The chairman of Walt Disney Studios Rich Ross resigned Friday, a month after the massive box office flop suffered by critically-panned sci-fi fantasy film "John Carter."
The 15-year Disney veteran made no reference to the movie -- which lost some $200 million -- in his resignation statement, while Disney overall boss Bob Iger paid tribute to Ross's "business acumen and personal integrity."
"For the last 15 years, I have had the opportunity to work with incredibly talented people on behalf of the world's best loved brand," he said in the statement issued by the entertainment giant," the statement said.
"But, the best people need to be in the right jobs, in roles they are passionate about, doing work that leverages the full range of their abilities," added Ross, who had been chairman for two and a half years.

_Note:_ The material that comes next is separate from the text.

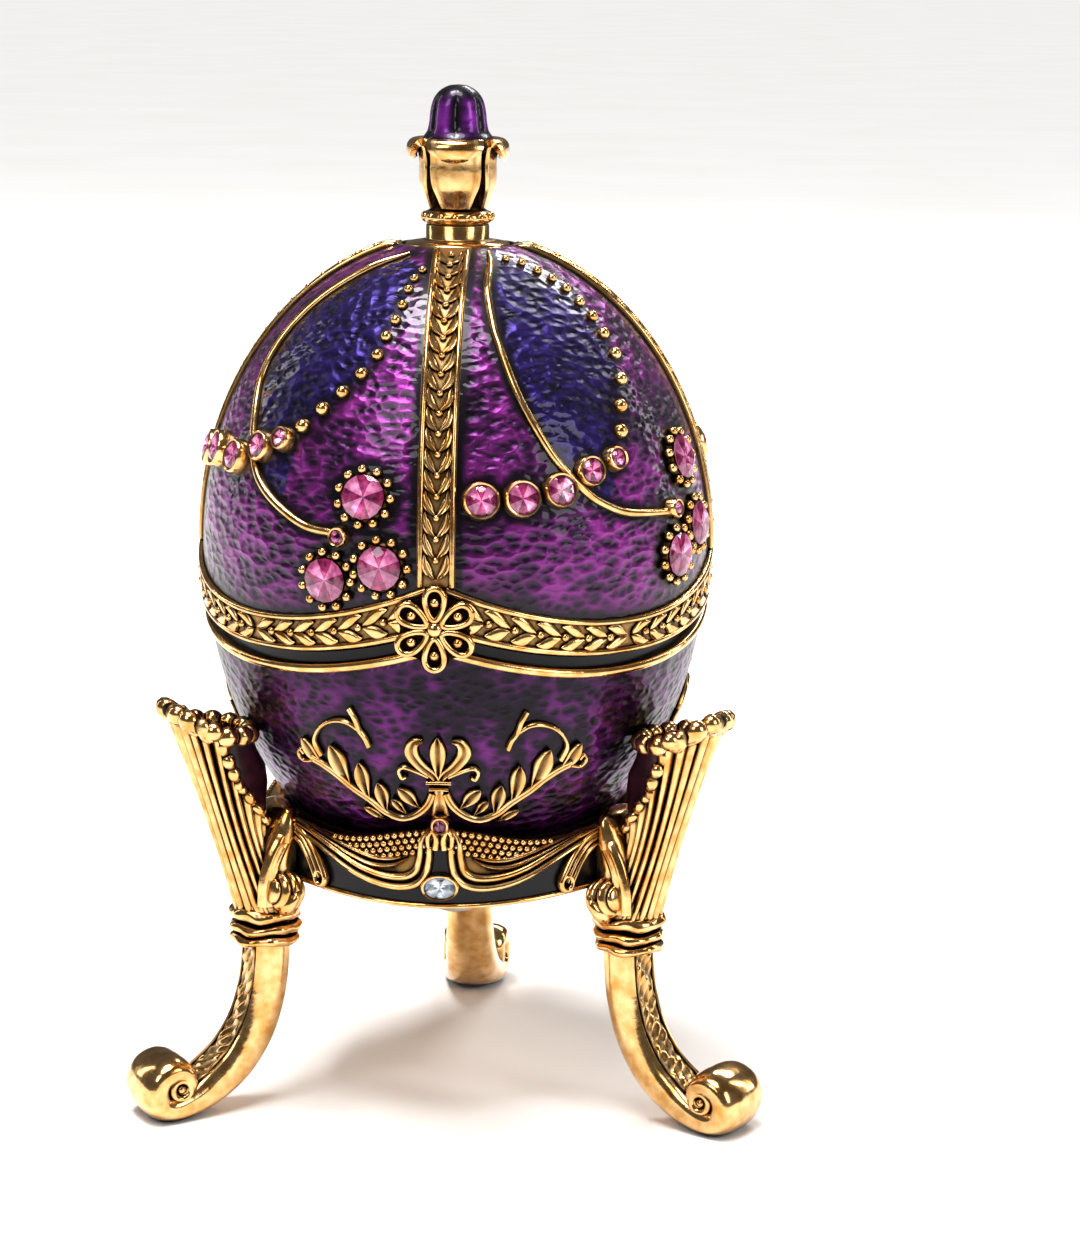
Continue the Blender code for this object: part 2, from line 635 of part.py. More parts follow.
def knee(angle):
    """The block that joins the leg's neck to the apron."""
    rise = rail_top(angle) - COLLAR_TOP
    levels = ((-0.1, 0.0, 1.0, 1.0), (0.35, -0.15, 0.95, 1.1), (0.75, -0.36, 0.7, 1.15), (1.0, -0.5, 0.42, 1.0))
    rows = []
    spins = np.radians(45 * np.arange(8) + 22.5)
    out, across, _ = leg_frame(angle)
    for level, move, deep, wide in levels:
        centre = leg_point(angle, COLLAR_OUT + move * COLLAR_RADIUS, COLLAR_TOP + level * rise)
        rows.append(centre + COLLAR_RADIUS * (np.outer(deep * np.cos(spins), out)
                                              + np.outer(wide * np.sin(spins), across)))
    return capped(rows)


def ears(angle):
    """Two small scrolls beside the knee, facing the bays."""
    out = leg_frame(angle)[0]
    return [prism(leg_point(angle, COLLAR_OUT - EAR_INSET, COLLAR_TOP + EAR_RADIUS, side * (COLLAR_RADIUS + FUSE)),
                  out, (0, 0, 1), (EAR_RADIUS, EAR_RADIUS, 0.8 * EAR_RADIUS),
                  (-0.5 * EAR_LENGTH, 0.3 * EAR_LENGTH, 0.5 * EAR_LENGTH), 7)
            for side in (-1, 1)]


def shell(angle):
    """The fluted shell above the collar: it leans out and opens upward, its rim scalloped."""
    columns = 2 * FLUTES
    spins = np.radians(360 / columns * np.arange(columns))
    rib = np.cos(FLUTES * spins)
    out, across, up = leg_frame(angle)

    def ring(level, inset=0.0):
        """Level 0 is the collar's top and 1 the rim; the waist is narrow and the mouth wide."""
        waist = 0.74 * COLLAR_RADIUS
        spread = level ** 2.6
        pinch = (1 - level) ** 3
        deep = waist + (SHELL_MOUTH - waist) * spread + (COLLAR_RADIUS - waist) * pinch - inset
        wide = waist + (SHELL_SIDE - waist) * spread + (COLLAR_RADIUS - waist) * pinch - inset
        flute = 1 + (0.03 + 0.06 * level) * rib
        centre = COLLAR_OUT + SHELL_LEAN * (1.35 * level - 0.35 * level ** 2)
        tilt = SHELL_TILT * spread * deep
        rise = COLLAR_TOP - FUSE + level * (SHELL_HEIGHT + FUSE)
        crest = SHELL_CREST * rib * level ** 6
        return (out * (centre + deep * np.cos(spins) * flute)[:, None]
                + across * (wide * np.sin(spins) * flute)[:, None]
                + up * (rise + tilt * np.cos(spins) + crest)[:, None])

    outer = [ring(level) for level in (0.0, 0.3, 0.6, 0.84, 1.0)]
    inner = [ring(1.0, SHELL_WALL), ring(0.65, SHELL_WALL)]
    return capped(outer + inner)


def apron_setting(angle, height, radius, out):
    """Centre and normal of a setting's face on the apron."""
    return polar(APRON_RADIUS + out, angle, height), polar(1.0, angle, 0.0)


def apron_stones():
    """Every stone on the apron as (name, angle, height, setting's radius, stand-off)."""
    stones = []
    for bay in range(LEGS):
        middle = bay * 360 / LEGS
        stones.append((f"crest_stone_{bay + 1}", middle, RAIL_PEAK + CREST_RISE, CREST_STONE, CREST_OUT))
        stones.append((f"apron_stone_{bay + 1}", middle, float(apron_edge(middle)) + APRON_STONE_RISE,
                       APRON_STONE, APRON_STONE_OUT))
    return stones


def make_stand(gold):
    additions = []
    for bay in range(LEGS):
        additions += bay_mouldings(bay * 360 / LEGS)
    for _, angle, height, radius, out in apron_stones():
        centre, normal = apron_setting(angle, height, radius, out)
        additions.append(prism(centre, normal, (0, 0, 1), (0.5 * radius, radius, radius - BREAK),
                               (-out - FUSE / 2, -0.75 * out, 0.0), 8))
    for leg in range(LEGS):
        angle = (leg + 0.5) * 360 / LEGS
        additions += [knee(angle), collar(angle), shell(angle), shaft(angle), foot(angle)] + ears(angle)
    return joined("stand", apron(), additions, gold)


def make_screw(steel):
    """A dome-headed screw: head under the cup, shank up into the bowl's floor."""
    head_top = EGG_FOOT - GAP - CUP_WALL - GAP
    levels = ((0.55, -SCREW_DOME), (0.9, -0.7 * SCREW_DOME), (1.0, -0.25 * SCREW_DOME), (1.0, 0.0))
    radii = [share * SCREW_HEAD for share, _ in levels] + [SCREW_SHANK, SCREW_SHANK]
    depths = [drop for _, drop in levels] + [0.01, EGG_FOOT + SCREW_GRIP - head_top]
    body = prism((0, 0, head_top), (0, 0, 1), (0, 1, 0), radii, depths, 12)
    return to_object("fixing_screw", body, steel)


def make_stones(pink, clear):
    made = []
    for name, angle, height, radius in lid_stones():
        slope = float(egg_slope(height))
        normal = skin(angle, slope, 1.0) - skin(angle, slope)
        centre = skin(angle, slope) + normal * BOSS_HEIGHT
        made.append(stone(name, centre, normal, radius - SETTING_EDGE, sides_for(radius), pink))
    for name, angle, height, radius, out in apron_stones():
        centre, normal = apron_setting(angle, height, radius, out)
        look = clear if name.startswith("apron") else pink
        made.append(stone(name, centre, normal, radius - SETTING_EDGE, 8, look))
    return made


def centre_on_footprint(pieces):
    """Turn millimetres to metres, and hang every piece on one empty over the footprint's middle."""
    for piece in pieces:
        piece.data.transform(Matrix.Scale(MM, 4))
    ends = [vertex.co.y for piece in pieces for vertex in piece.data.vertices]
    stand_at = bpy.data.objects.new("egg_axis", None)
    bpy.context.scene.collection.objects.link(stand_at)
    stand_at.location.y = -(min(ends) + max(ends)) / 2
    for piece in pieces:
        piece.parent = stand_at


def main():
    clear_scene()
    gold = finish("polished_gilt", (0.83, 0.58, 0.22), 1.0, 0.22)
    enamel = finish("purple_enamel", (0.16, 0.03, 0.22), 0.0, 0.15)
    steel = finish("polished_steel", (0.75, 0.76, 0.78), 1.0, 0.2)
    pink = finish("pink_stone", (0.75, 0.12, 0.42), 0.0, 0.05)
    clear = finish("clear_stone", (0.85, 0.9, 0.95), 0.0, 0.05)
    pieces = [make_stand(gold), make_bowl(enamel), make_lid(gold), make_finial(gold), make_screw(steel)]
    pieces += make_stones(pink, clear)
    centre_on_footprint(pieces)


main()
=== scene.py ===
# %% [markdown]
# # A jewelled egg trinket box
# This lesson dresses a small cast and enamelled box: an egg that opens at its scalloped girdle,
# on a stand with three cabriole legs. The solids of the box are already made and fixed. Here every
# visible surface gets its fine shape and its finish: hammered enamel, laurel bands, wires and beads,
# cut stones, shells and mouldings.
# Each new surface is a function of two parameters, worked out for all its points at once.

# %% Load the fixed frame
import json
import math
import bpy
import bmesh
import numpy as np
from mathutils import Matrix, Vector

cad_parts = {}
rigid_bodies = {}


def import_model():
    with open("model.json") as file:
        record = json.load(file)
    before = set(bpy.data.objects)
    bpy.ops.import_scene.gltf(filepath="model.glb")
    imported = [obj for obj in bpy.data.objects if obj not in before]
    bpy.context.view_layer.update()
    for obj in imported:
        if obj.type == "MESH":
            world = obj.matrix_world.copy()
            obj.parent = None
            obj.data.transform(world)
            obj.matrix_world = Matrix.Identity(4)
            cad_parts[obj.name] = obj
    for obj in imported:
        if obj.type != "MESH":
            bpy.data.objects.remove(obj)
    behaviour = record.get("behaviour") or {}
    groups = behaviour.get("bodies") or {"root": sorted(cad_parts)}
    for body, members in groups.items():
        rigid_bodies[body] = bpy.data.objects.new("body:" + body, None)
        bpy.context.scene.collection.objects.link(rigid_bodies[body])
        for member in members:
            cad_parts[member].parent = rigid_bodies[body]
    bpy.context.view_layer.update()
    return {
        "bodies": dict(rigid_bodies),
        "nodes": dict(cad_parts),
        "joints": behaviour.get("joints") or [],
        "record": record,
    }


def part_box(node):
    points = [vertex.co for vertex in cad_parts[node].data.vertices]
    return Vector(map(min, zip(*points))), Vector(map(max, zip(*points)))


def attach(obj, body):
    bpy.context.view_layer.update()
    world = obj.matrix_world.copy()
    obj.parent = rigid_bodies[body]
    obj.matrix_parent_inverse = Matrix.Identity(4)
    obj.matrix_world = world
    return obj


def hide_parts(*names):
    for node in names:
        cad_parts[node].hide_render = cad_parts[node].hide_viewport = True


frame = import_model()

# %% [markdown]
# ## Units and the egg's axis
# A jeweller thinks in millimetres, so all sizes below are millimetres about the egg's own upright
# axis, and one function turns finished points into the frame's metres. The axis isn't at the frame's
# origin, because the origin lies in the middle of the footprint, so it is read from the finial's box.

# %% Units and the axis
MM = 0.001
finial_low, finial_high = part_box("finial")
AXIS = np.array([(finial_low[i] + finial_high[i]) / 2 / MM for i in (0, 1)] + [0.0])
AXIS[0] = 0.0
TOP = finial_high[2] / MM
print("the egg's axis stands at", AXIS.round(2), "and the finial ends at", round(TOP, 2))

# %% [markdown]
# ## Meshes from grids
# A wire, a leaf, a ring or a wall is a stack of closed outlines. A grid holds them: each row is one
# outline, and its points run round. The ends are closed by a point in their middle, or the last row
# joins the first, as on a ring. Many equal bodies go through at once, with one more index in front.
# A number for each point, the recess, later lets the metal darken in its hollows, as old gilding does.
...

"I no longer believe the chairman role is the right professional fit for me. For that reason, I have made the very difficult decision to step down as chairman of The Walt Disney Studios, effective today."
Iger paid tribute to Ross, saying: "For more than a decade, Rich Ross's creative instincts, business acumen and personal integrity have driven results in key businesses for Disney.

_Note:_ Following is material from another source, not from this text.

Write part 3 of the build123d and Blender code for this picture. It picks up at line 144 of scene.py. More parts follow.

He added: "His vision and leadership opened doors for Disney around the world, making our brand part of daily life for millions of people.
"I appreciate his countless contributions throughout his entire career at Disney, and expect he will have tremendous success in whatever he chooses to do next."
Disney has said it would take the huge operating loss on the "John Carter," made by Oscar-winning director Andrew Stanton about a Civil War veteran transplanted to Mars, in its second fiscal quarter.
Starring Taylor Kitsch and Willem Dafoe, the movie cost an estimated $250 million, but was met with a chorus of derision from critics when it was released earlier this month.
The respected Rotten Tomatoes website said: "While 'John Carter' looks terrific and delivers its share of pulpy thrills, it also suffers from uneven pacing and occasionally incomprehensible plotting and characterization."
It was the first live action movie for Stanton, who won best animated film Oscars in "Finding Nemo" in 2004 and "Wall-E" in 2009. He also wrote for all three "Toy Story" movies as well as "Monsters, Inc."